Repeatedly, he said that “the country has to come together”.

Tonight’s exit poll suggests that voters didn’t buy it.  

Not just Brexit

Tonight, Corbyn and his allies were quick to blame Brexit. 

Brexit, he said, “has contributed to the result the Labour party has received across this country”. 

Still, he remained defiant: “The fundamental Labour message, about justice and equality in our society, will be there for all time.”

However, some MPs and candidates instead viewed Corbyn himself as the problem. 

Scottish Labour MP Ian Murray tweeted on Thursday evening:

Every door I knocked on, and my team and I spoke to 11,000 people, mentioned Corbyn. Not Brexit but Corbyn. I’ve been saying this for years. The outcome is that we’ve let the country down and we must change course and fast.

Gareth Snell, a sitting MP admitted live on the BBC that he would lose his seat – and suggested that Corbyn and O’Donnell should go. 

His opponents have said the same. Former Conservative Chancellor George Osborne tonight called Corbyn the “handmaiden to a Boris Johnson landslide”. 

Certainly, it was a difficult election for Corbyn. Accusations of anti-semitism and a sluggish response to the issue had dogged the Labour leadership for months, while the drumbeat of Brexit made it difficult for the party’s messages on the NHS and nationalisation to cut through. 

More recently, Johnson had accused Corbyn of supporting the IRA – a claim that could have potentially cut through with voters.

Not just Corbyn?

While Corbyn and his leadership team will no doubt receive the major share of the blame, it’s also a fact that the ‘red wall’ was wobbling well before 2015. 

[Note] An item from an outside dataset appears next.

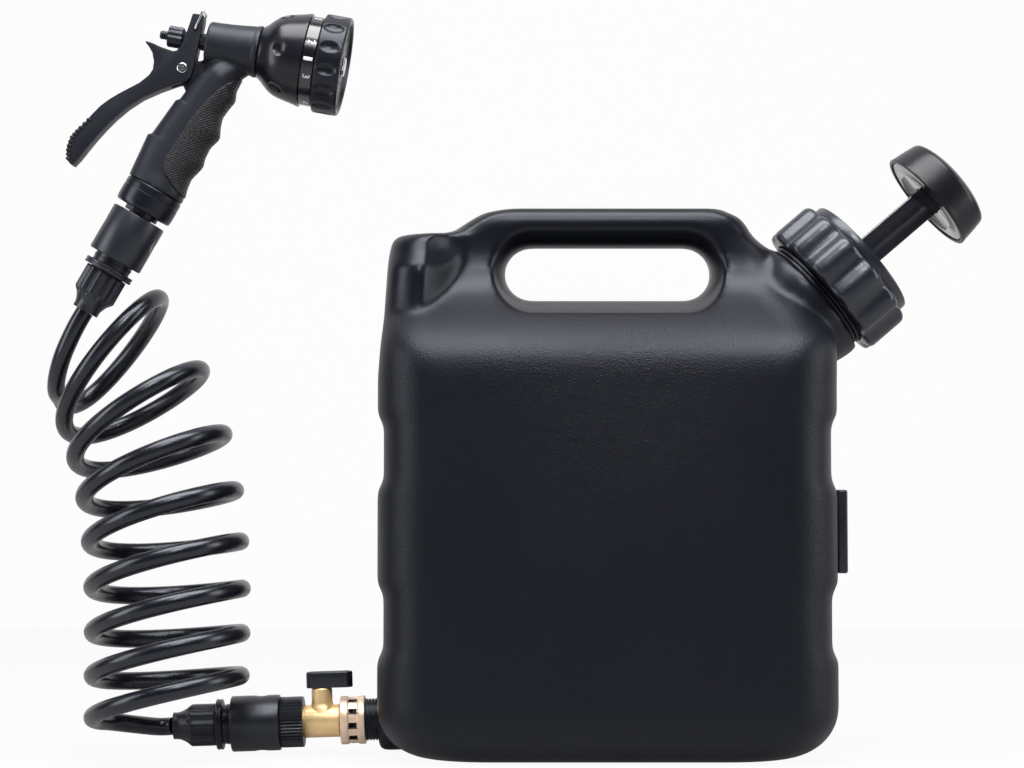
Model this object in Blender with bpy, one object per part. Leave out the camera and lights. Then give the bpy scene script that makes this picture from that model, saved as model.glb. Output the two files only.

Ahead of the election, Guardian journalist John Harris travelled across the UK talking to voters. 

“Once a culture of industry, trade unionism and reflex Labour-voting had started to wane, people in post-industrial England felt increasingly cut off from politics,” he wrote at the start of December. 

Now, the party will have to make a choice – whether to ditch Corbyn or Corbynism in general. And the option they’ll choose is not immediately clear.